I made a minimal and repetitive version of the code:

from gluoncv import model_zoo
from gluoncv.utils import viz
from traindet.utils import Dataset
import mxnet as mx
from gluoncv.data.transforms import presets
import matplotlib.pyplot as plt
from mxnet import nd
import time

ctx = mx.gpu()

root = '/path/to/dataset'
val_ds = Dataset(root, train=False)
print('Validation set size:', len(val_ds))

ssd = model_zoo.get_model('ssd_512_resnet50_v1_coco', ctx=ctx)
ssd.initialize(force_reinit=True, ctx=ctx)
ssd.reset_class(classes=val_ds.classes)
ssd.load_parameters('checkpoints_ssd/_best.params', ctx=ctx)

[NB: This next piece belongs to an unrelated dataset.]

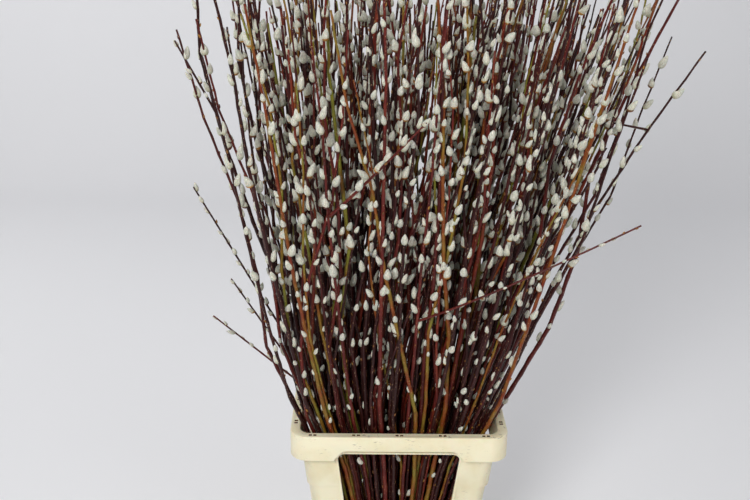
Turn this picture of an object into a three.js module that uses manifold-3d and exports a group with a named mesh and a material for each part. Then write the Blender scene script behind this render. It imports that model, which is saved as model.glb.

frcnn = model_zoo.get_model('faster_rcnn_resnet50_v1b_coco', ctx=ctx)
frcnn.initialize(force_reinit=True, ctx=ctx)
frcnn.reset_class(classes=val_ds.classes)
frcnn.load_parameters('checkpoints_frcnn/_best.params', ctx=ctx)

yolo = model_zoo.get_model('yolo3_darknet53_coco', ctx=ctx)
yolo.initialize(force_reinit=True, ctx=ctx)
yolo.reset_class(classes=val_ds.classes)
yolo.load_parameters('checkpoints_yolo416/yolo3_darknet53_custom_best.params', ctx=ctx)

ssd.hybridize(static_alloc=True)
frcnn.hybridize(static_alloc=True)
yolo.hybridize(static_alloc=True)

ssd_times = []
tic = time.time()
for img, label in val_ds:
    tic1 = time.time()
    x, npimg = presets.ssd.transform_test(img, short=512)
    ids, scores, bboxes = ssd(x.as_in_context(ctx))
    ssd_times.append(time.time() - tic1)
tac = time.time()
ssd_total = tac - tic
print('SSD')
print(f'Total running time: {ssd_total * 1000:.3f} ms')
print(f'Running time per example: {ssd_total/len(val_ds)* 1000:.3f} ms')
print(f'Frames per second: {len(val_ds)/ssd_total:.3f}')
print('\n')

rcnn_times = []
tic = time.time()
for img, label in val_ds:
    tic1 = time.time()
    x, npimg = presets.rcnn.transform_test(img, short=600)
    ids, scores, bboxes = frcnn(x.as_in_context(ctx))
    rcnn_times.append(time.time() - tic1)
tac = time.time()
frcnn_total = tac - tic
print('Faster R-CNN')
print(f'Total running time: {frcnn_total * 1000:.3f} ms')
print(f'Running time per example: {frcnn_total/len(val_ds) * 1000:.3f} ms')
print(f'Frames per second: {len(val_ds)/frcnn_total:.3f}')
print('\n')

yolo_times = []
tic = time.time()
for img, label in val_ds:
    tic1 = time.time()
    x, npimg = presets.yolo.transform_test(img, short=416)
    ids, scores, bboxes = yolo(x.as_in_context(ctx))
    yolo_times.append(time.time() - tic1)
tac = time.time()
yolo_total = tac - tic
print('YOLOv3')
print(f'Total running time: {yolo_total * 1000:.3f} ms')
print(f'Running time per example: {yolo_total/len(val_ds) * 1000:.3f} ms')
print(f'Frames per second: {len(val_ds)/yolo_total:.3f}')
print('\n')

MXNet’s backend is running asynchronously. That means operations get queued and the call immediately returns. To get proper timings you need to add nd.waitall to your code. This forces the Python call to wait until the operation has been executed in the backend. Your code should look like the following:

for img, label in val_ds:
    tic1 = time.time()
    x, npimg = presets.ssd.transform_test(img, short=512)
    ids, scores, bboxes = ssd(x.as_in_context(ctx))
    mx.nd.waitall()
    ssd_times.append(time.time() - tic1)
tac = time.time()

For more detail have a look on this thread: Whether or when to use ndarray.waitall or on this tutorial https://mxnet.incubator.apache.org/versions/master/tutorials/python/profiler.html

Thank you, now the results make sense.